Ga. Supreme Court to Take A Look At Gwinnett Trash Plan
Gwinnett’s trash plan will be argued in front of the Georgia Supreme Court Monday. A Superior Court judge ruled in favor of the county in September.
Loganville resident Verlin Gilliam was not successful in his attempt to challenge the law and nor was Snellville resident Robert Mesteller.
But Mesteller is not giving up.
According to The Gwinnett Daily Post, Mesteller’s attorney, Chris McClurg, will argue the case in front of the Georgia Supreme Court Monday. This is an appeal to a Superior Court judgment on the issue that went against Mesteller in September. Mesteller contends that a fee, as in the case of solid waste collection, is not a tax and should not be added to a tax bill.
In the summer of 2011, the courts ruled that the county has the authority to contract with private companies to provide trash serves and to charge the fees on the property tax bill and collect the fees as far in advance as is reasonably necessary. Both Mesteller and Gilliam filed the lawsuit after Gwinnett County awarded contracts to five private residential haulers awarded contracts on July 16, 2010. Gilliam's unsuccessful lawsuit was particulary related to his escrow account and the impact of the trash plan on that account. At the time, however, the county said escrow accounts were taken into account.
The county’s trash plan, which went into effect July 1, 2010, billed residents for trash pick-up on their property tax bills, collecting the first payment for 18 months in advance. According to the GDP story, McClurg said the plan is illegal and unconstitutional. Cited as examples of this is the fact that the county can put a lien on the property of someone who doesn't pay for the trash service, which is essentially a private not government arrangement. Another issue in contention for Mesteller is the fact that the government collects interest on the money it bills up front.

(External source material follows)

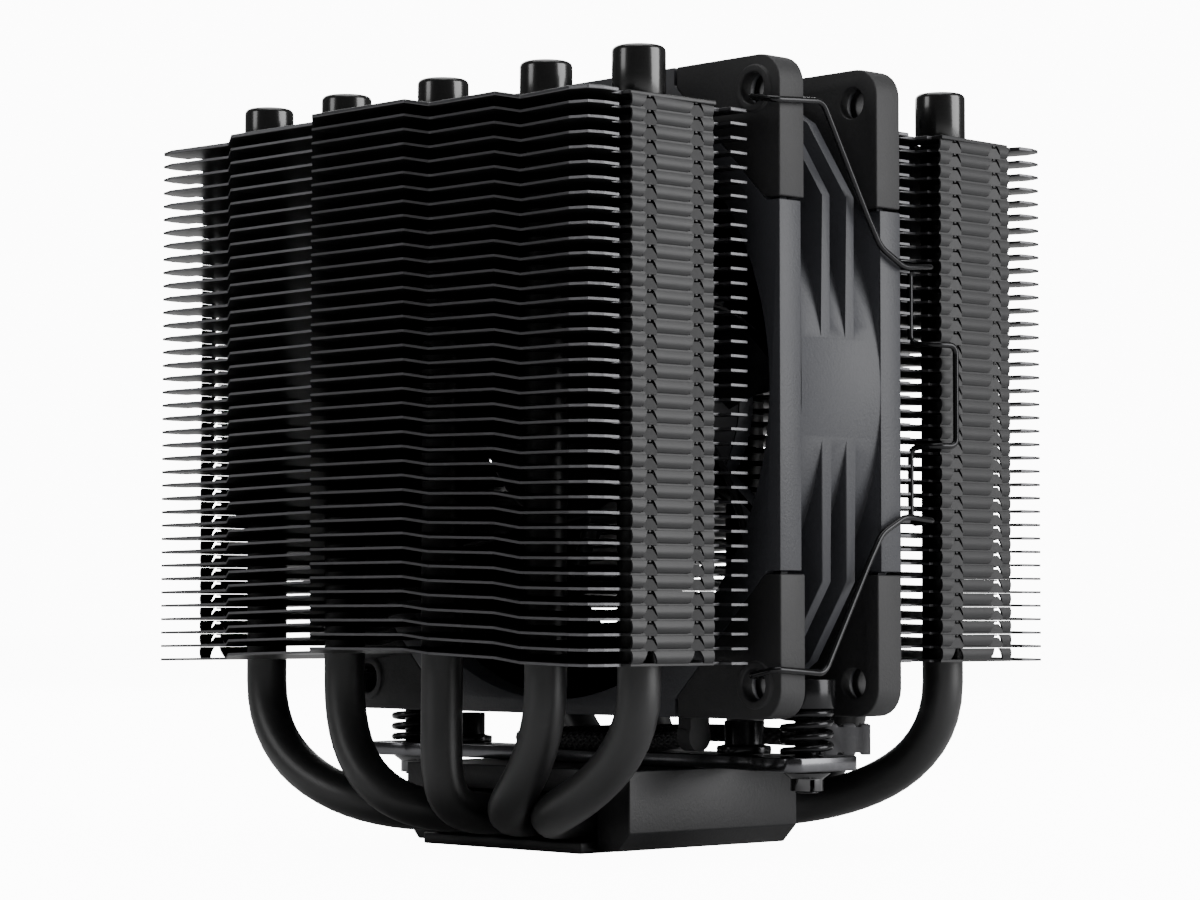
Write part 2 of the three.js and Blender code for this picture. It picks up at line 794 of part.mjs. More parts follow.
function buildLead() {
  const points = leadRoute.map(([x, y, z]) => new THREE.Vector3(x, y, z));
  const route = new THREE.CatmullRomCurve3(points, false, "centripetal");
  addPart("fan_lead", tube(route, cableR, 36, 8), "sleeve");
  const relief = turnedX(
    [
      [0, 0],
      [1.7, 0],
      [2.2, 2.6],
      [0, 2.6],
    ],
    12,
  );
  relief.translate(0, -fanY, -fanZ).rotateZ(-Math.PI / 2).translate(-6.5, -24.9, 16.6);
  addPart("lead_relief", geometryOf(solid(relief)), "rubber");
  const plug = box(-4.4, 4.4, -2.9, 2.9, -2.2, 2.2);
  plug.rotateZ(-Math.PI / 4).translate(16.2, -33.4, 15.8);
  addPart("fan_connector", plug, "plug");
}

buildBase();
buildPipes();
buildTowers();
buildBar();
buildScrews();
buildFan();
buildClips();
buildLead();

export default cooler;
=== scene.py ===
import bmesh
import bpy
import math
from mathutils import Matrix, Vector


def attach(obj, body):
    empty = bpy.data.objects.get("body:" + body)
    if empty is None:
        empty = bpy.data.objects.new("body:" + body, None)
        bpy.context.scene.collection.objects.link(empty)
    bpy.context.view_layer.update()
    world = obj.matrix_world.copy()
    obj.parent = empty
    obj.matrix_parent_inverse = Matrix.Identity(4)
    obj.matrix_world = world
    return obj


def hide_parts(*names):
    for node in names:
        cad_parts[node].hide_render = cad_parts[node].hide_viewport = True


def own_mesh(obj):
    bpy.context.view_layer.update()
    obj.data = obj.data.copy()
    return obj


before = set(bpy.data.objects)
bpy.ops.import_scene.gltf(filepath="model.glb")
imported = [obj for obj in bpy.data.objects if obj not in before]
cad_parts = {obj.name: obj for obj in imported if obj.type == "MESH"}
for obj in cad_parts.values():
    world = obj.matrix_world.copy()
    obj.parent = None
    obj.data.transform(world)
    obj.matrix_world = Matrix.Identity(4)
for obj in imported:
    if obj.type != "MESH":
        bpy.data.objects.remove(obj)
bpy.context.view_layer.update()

mm = 0.001
towerX = 31.2            # pipe legs, from the middle
fanMiddle = Vector((0, -2.8, 65.4))
legSpots = [-40.3, -21.8, 0, 21.8, 40.3]
print("frame loaded:", len(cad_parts), "nodes")


# camera first, low down and a little to the front left
cameraSetup = {
    "place": (-354.6, -370.9, 33.5),
    "turn": -0.763,
    "tilt": 0.0486,
    "lens": 103.0,
}


def setCamera():
    place = Vector(cameraSetup["place"]) * mm
    rotation = (math.pi / 2 + cameraSetup["tilt"], 0, cameraSetup["turn"])
    bpy.ops.object.camera_add(location=place, rotation=rotation)
    camera = bpy.context.object
    camera.name = "camera"
    camera.data.lens = cameraSetup["lens"]
    camera.data.sensor_width = 36
    camera.data.clip_start = 0.01
    camera.data.clip_end = 20
    bpy.context.scene.camera = camera


setCamera()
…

State Rep. Brett Harrell, who represents Snellville and parts of Loganville, said on his Facebook page on Sunday that regardless of the outcome of this latest litigation, he doesn't think it is good policy to include non-tax fees on an ad valorem property tax bill.
"Cities and counties that practice this billing scheme have the authority to correct this assault on your private property today," Harrell wrote, adding, "I plan to re-introduce HB 291 next Session to prevent this practice legislatively. Taxes and only taxes should appear on your property tax bill."